Object Type: Photography
Technique: Gelatin silver Process
Credit Line: Scripps College. Purchase made possible by the Jean and Arthur Ames Fund
Accession Number: 2007.4.1


Full Title: Last Light: Pressure Ridge, Scott Base, Antarctica

Commentary
"Campbell’s most recent project, Last Light: Antarctic Photographs, resulted from her two-week expedition to the Ross Sea region of Antarctica with New Zealand’s Artists to Antarctica Program in the early spring of 2006. The Pitzer Campus Galleries exhibited select works of this project in the Antarctica exhibition from November 17th to January 12th, 2007. Campbell describes this project as “driven by my own burgeoning horror at the effects of climate change on the earth’s polar ice caps.” Through her photographs of the fractures and cracks that have resulted from the melting of the ice shelves, Campbell makes visible the effects of global warming; what she terms a 'massive cultural problem.'

For...Last Light, Campbell used anachronistic photographic techniques, which date back to the beginnings of photography in the 19th and early 20th century...For some of her work in Antarctica, Campbell used the daguerreotype process to capture a landscape that humans first viewed long after the invention of the photographic technique. On January 29th, 2008 at the Mallot Commons Tuesday Noon Academy Lecture Series, in a talk entitled, “Antarctic Gothic”, Campbell attributed her use of the daguerreotype to her desire to bring back indisputable proof of the phenomenon of global warming to skeptics. Unlike digital photography, a daguerreotype image cannot be manipulated or even duplicated. Because a daguerreotype plate is developed on the site of exposure, Campbell states that the images are “impervious to a desire to change or resist,” and in this manner can serve as a testament to the terrifying effects of global warming made visible in Antarctica’s glaciers. In addition to daguerreotypes, Campbell shot large-format negatives in order to produce large-scale silver gelatin prints. With these prints, Campbell brings her audience into physical relationship with the Antarctic landscape, which so few people are able to access.
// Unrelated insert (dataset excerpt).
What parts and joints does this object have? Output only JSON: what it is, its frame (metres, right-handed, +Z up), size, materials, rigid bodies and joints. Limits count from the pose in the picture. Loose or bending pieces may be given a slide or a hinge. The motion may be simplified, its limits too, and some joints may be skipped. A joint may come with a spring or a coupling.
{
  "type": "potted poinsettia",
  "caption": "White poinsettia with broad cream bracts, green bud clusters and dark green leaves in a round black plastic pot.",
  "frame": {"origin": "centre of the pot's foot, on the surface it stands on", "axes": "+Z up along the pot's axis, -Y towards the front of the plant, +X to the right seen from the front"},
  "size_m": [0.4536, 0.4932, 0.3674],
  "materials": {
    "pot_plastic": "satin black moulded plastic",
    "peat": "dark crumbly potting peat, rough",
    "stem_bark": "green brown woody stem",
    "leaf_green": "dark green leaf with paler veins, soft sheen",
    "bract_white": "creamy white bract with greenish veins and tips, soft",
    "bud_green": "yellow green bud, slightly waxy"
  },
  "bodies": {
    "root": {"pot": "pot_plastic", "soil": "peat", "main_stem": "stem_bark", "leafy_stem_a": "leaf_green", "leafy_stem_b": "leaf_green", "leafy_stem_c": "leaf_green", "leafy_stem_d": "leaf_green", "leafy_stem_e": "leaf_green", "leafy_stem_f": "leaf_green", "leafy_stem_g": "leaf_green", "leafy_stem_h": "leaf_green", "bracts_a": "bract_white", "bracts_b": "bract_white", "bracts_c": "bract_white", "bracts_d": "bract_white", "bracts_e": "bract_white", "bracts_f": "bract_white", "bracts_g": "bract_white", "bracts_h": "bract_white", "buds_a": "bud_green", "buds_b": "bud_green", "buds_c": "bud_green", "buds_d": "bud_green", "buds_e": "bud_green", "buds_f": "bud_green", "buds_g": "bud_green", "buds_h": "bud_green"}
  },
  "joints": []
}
The print acquired by the Ruth Chandler Williamson Gallery, Last Light, pulls the viewer into the glistening and desolate landscape allowing her to feel for a moment lost in the expanse of snow and ice; to imagine her own vulnerability and mortality in the extreme cold."

References:
Joyce Campbell, “Artists Walkthrough,” Antarctica: Joyce Campbell, Anne Noble, Connie Samars, Pitzer Campus Galleries: Nichols Gallery & Lenzner Family Art Gallery (Claremont, CA 20 Nov. 2007).